As I was waiting in the lobby for the ride to the airport, I listened to the player piano. I also started a “Luther-Esque” styled diatribe to zip off to headquarters upon arriving back in Greenville. Rather than mixing it up with the lower echelon, I sent this letter to the President of Alcoa in Pittsburg. This President later had a cabinet position with one of our US Presidents. Boom!

It was a mean-spirited, scathing, angry, self-righteous indictment of the company, the people in the company, and my utter disgust with their attitudes and behavior. I said something about lewd women and shameless men. It was the low-point of my career. 

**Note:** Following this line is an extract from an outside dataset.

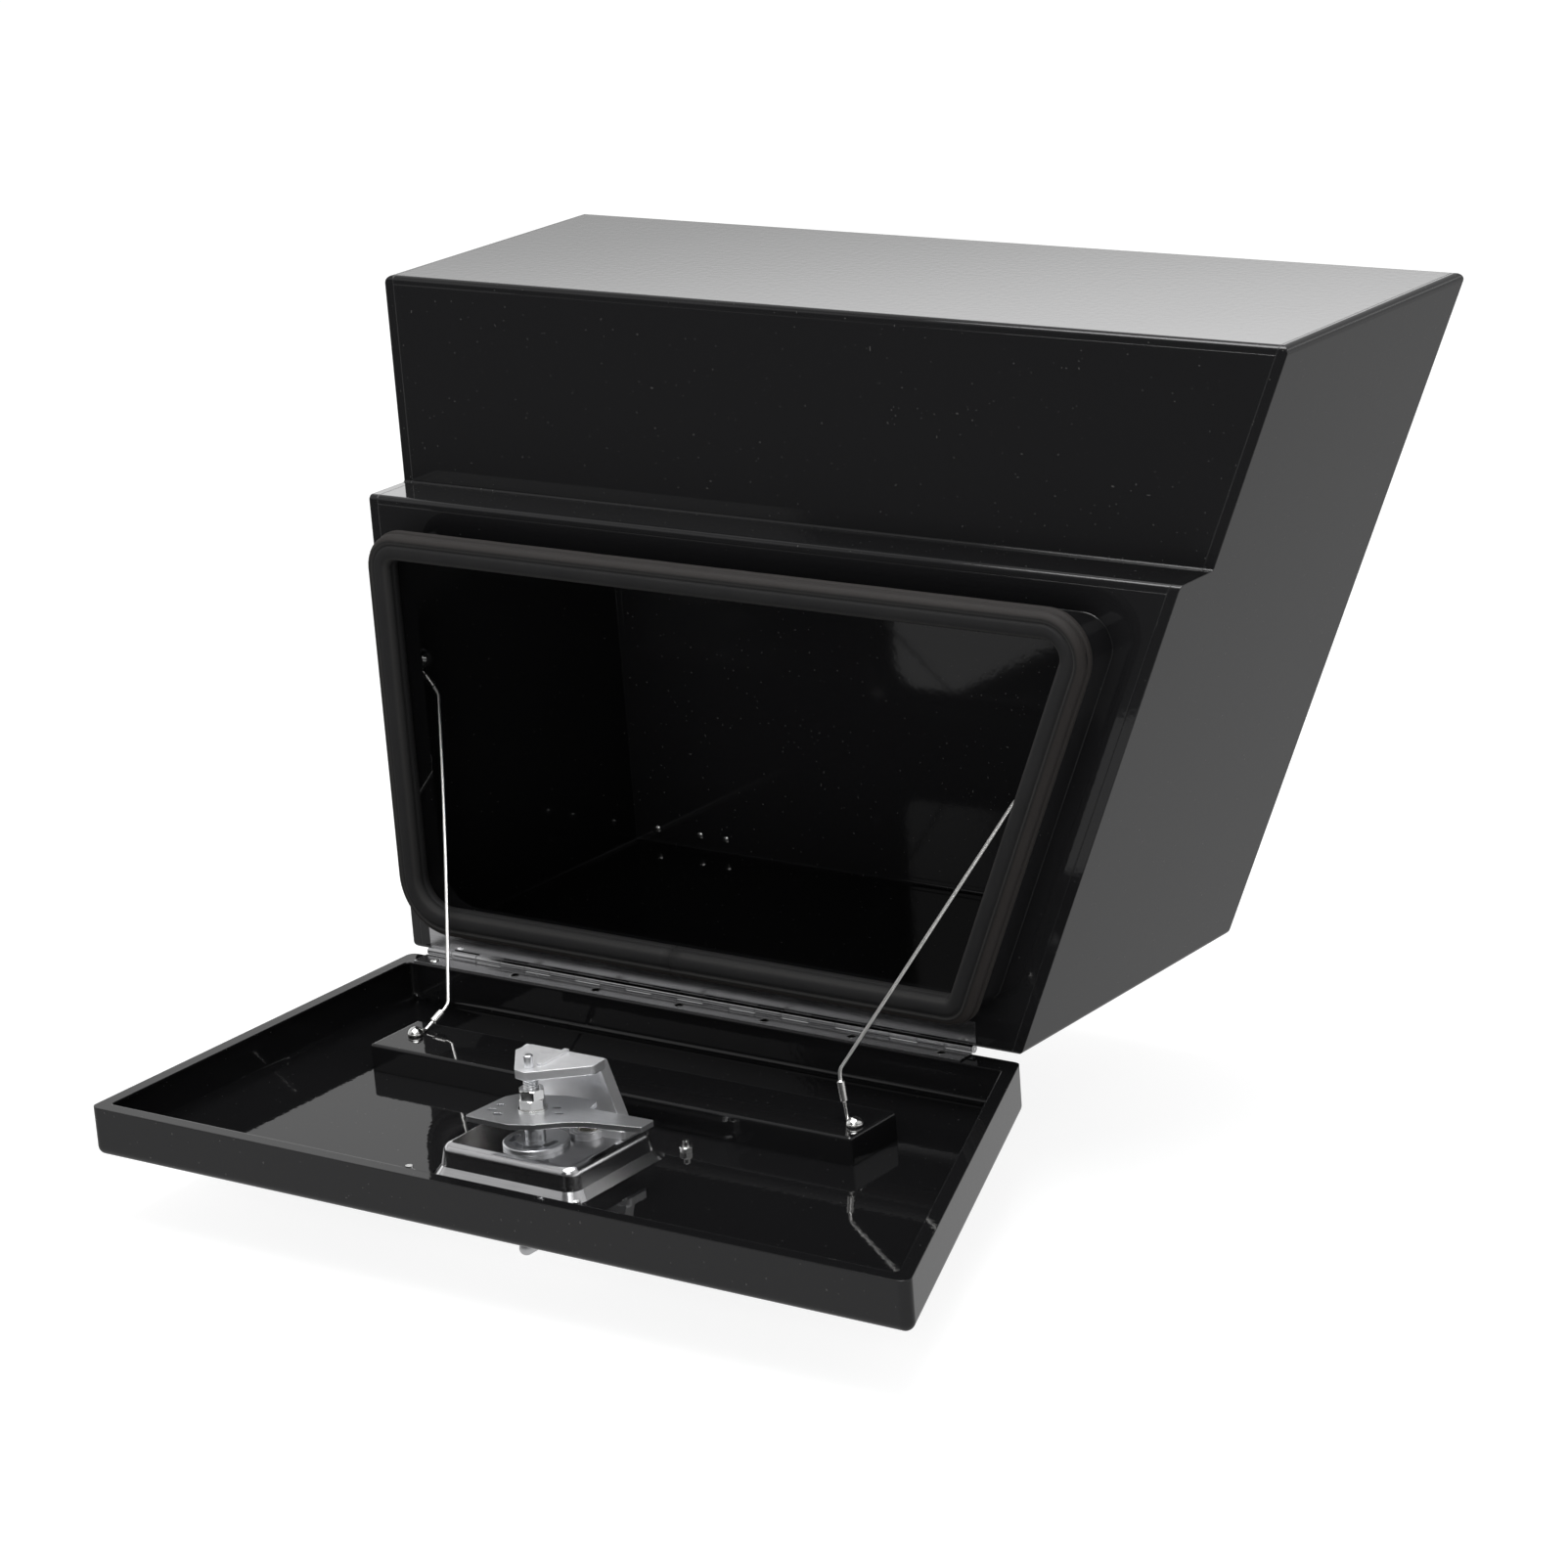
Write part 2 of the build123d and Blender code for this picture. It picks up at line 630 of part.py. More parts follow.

This “low point” was not because of their sin but because of mine. I was totally out of step with reality, my culture, expectations of pagans, and a sound methodology on reaching my culture. I couldn’t have been more arrogant. (Okay, maybe I could be more arrogant, but my soul can’t bear to think about it.) But they were wrong, and I was right; it was so clear to me.

Of course, they were behaving according to their worldview. My mistake was expecting my colleagues to be as “holy” as I was, which is quite the feat without regeneration. Yep, I was winning friends and influencing people. 

The President called my boss, a super-nice guy. He was a black fellow, and though he was perplexed, he did say I had a rhythmic, colorful, and compelling writing style. It reminded him of Jesse Jackson, and I kid you not. He was prophetic. Who knew that I would make a living as a writer. It just would not be with Alcoa Corporation.

The upper-brass began to strategize how to fire me. In January 1993, they shut down the plant. I was a stellar employee, with the second-highest-ranking plant in the system. After the Peabody debacle, the black marks started piling up on my record.

When the ignorant pokes the bear, there’s nothing left to do but ask how the bear wants his meal.